The probability distribution for x, the number of insured homeowners, is: x | P(X) --|----- 0 | 0.0256 1 | 0.1536 2 | 0.3456 3 | 0.3456 4 | 0.1296 The probability that at least three of the four randomly chosen homeowners will be insured is 0.4752.

Key concepts

Probability Distribution

In the world of statistics, a probability distribution describes how the probabilities are distributed over the values of a random variable. This tells us how likely each outcome is in a certain scenario. For our exercise, the random variable is the number of insured rural homes, denoted as \(x\). Here's what you need to understand about the probability distribution of \(x\):

• Outcomes: The outcomes range from 0 to 4, representing the number of homes insured.
• Probabilities: Each outcome has an associated probability based on various factors, like how many homes can be insured simultaneously.

The probability distribution calculated in the exercise shows the likelihood of having 0, 1, 2, 3, or 4 homes insured. Knowing these individual probabilities helps predict how many homes might be insured in a random sample of four homeowners.

Binomial Probability Formula

The binomial probability formula is used when dealing with problems involving two outcomes, such as success or failure. In our exercise, a 'success' is an insured home, and 'failure' is an uninsured home. The key formula to remember is:
\[P(X=k) = \binom{n}{k} (p)^k (1-p)^{(n-k)}\]Here's a breakdown of the terms:

• \(P(X=k)\): the probability of \(k\) successes in \(n\) trials.
• \( \binom{n}{k} \): the number of ways to choose \(k\) successes out of \(n\) trials, also known as combinations.
• \(p\): probability of a single home being insured (in our exercise, it's 0.6).
• \((1-p)\): probability of a single home not being insured (here, it’s 0.4).

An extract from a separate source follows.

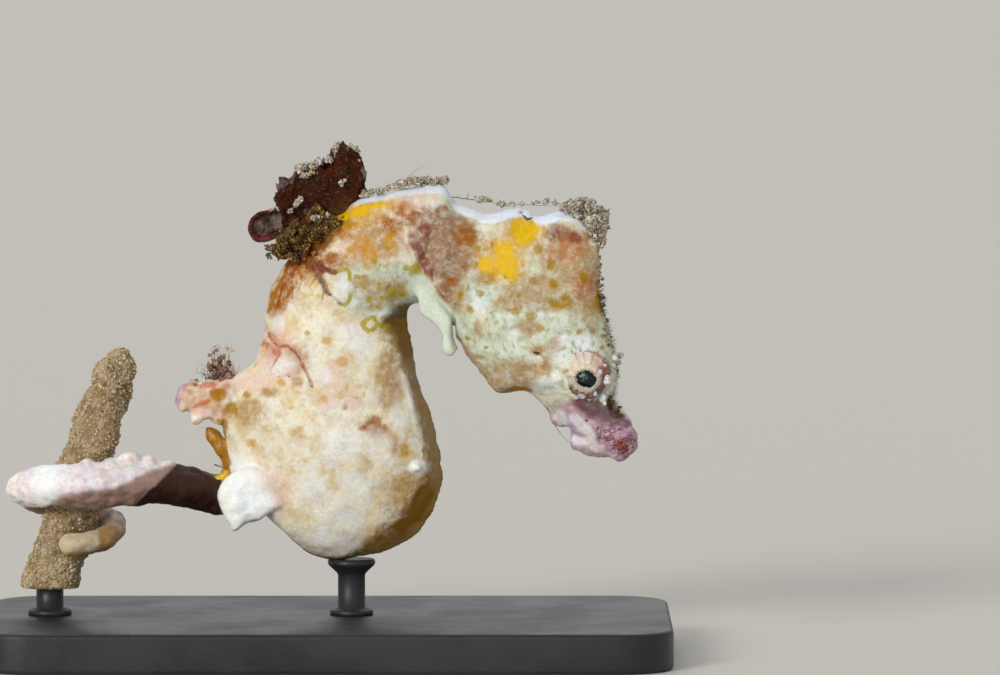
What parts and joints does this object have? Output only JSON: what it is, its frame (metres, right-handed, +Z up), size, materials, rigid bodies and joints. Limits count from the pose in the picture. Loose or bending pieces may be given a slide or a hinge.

By plugging these values into the formula, you find the probability for each number of insured homes, \(x = 0, 1, 2, 3, 4\). This method gives us a clear mathematical approach to identifying the probabilities of these events.

Probability of Success

In any binomial setting, the probability of success plays a crucial role. It tells us the likelihood that a single trial results as hoped. In our exercise, the probability that one home is insured (a success) is 0.6. Here are a few important points to understand about the probability of success in such scenarios:

• Success Rate: If the success rate is more than 0.5, as it is here, successes are likely to occur often.
• Influence on Distribution: The higher the probability of success, the more we expect the random variable to attain higher values.

Understanding this concept is essential for calculating how likely it is to reach any given number of successes within the sample. This example shows that with a 60% probability of any home being insured, higher counts of insured homes are more probable.

Random Sampling

Random sampling is a key concept in probability and statistics, allowing us to gain insights from a smaller group that represents a larger population. In our case, the random sampling involves selecting four rural homes to analyze the likelihood of insurance. Here's why random sampling is vital:

• Unbiased Selection: Ensures that each home has an equal chance of being chosen, leading to fair results.
• Representative: A random sample often mirrors the diversity and characteristics of the entire population.

When applying random sampling in this binomial scenario, the calculated probabilities indicate whether the sample is consistent with the known distribution—in this case, 60% of homes being insured. Understanding random sampling helps validate the results as a true reflection of the population.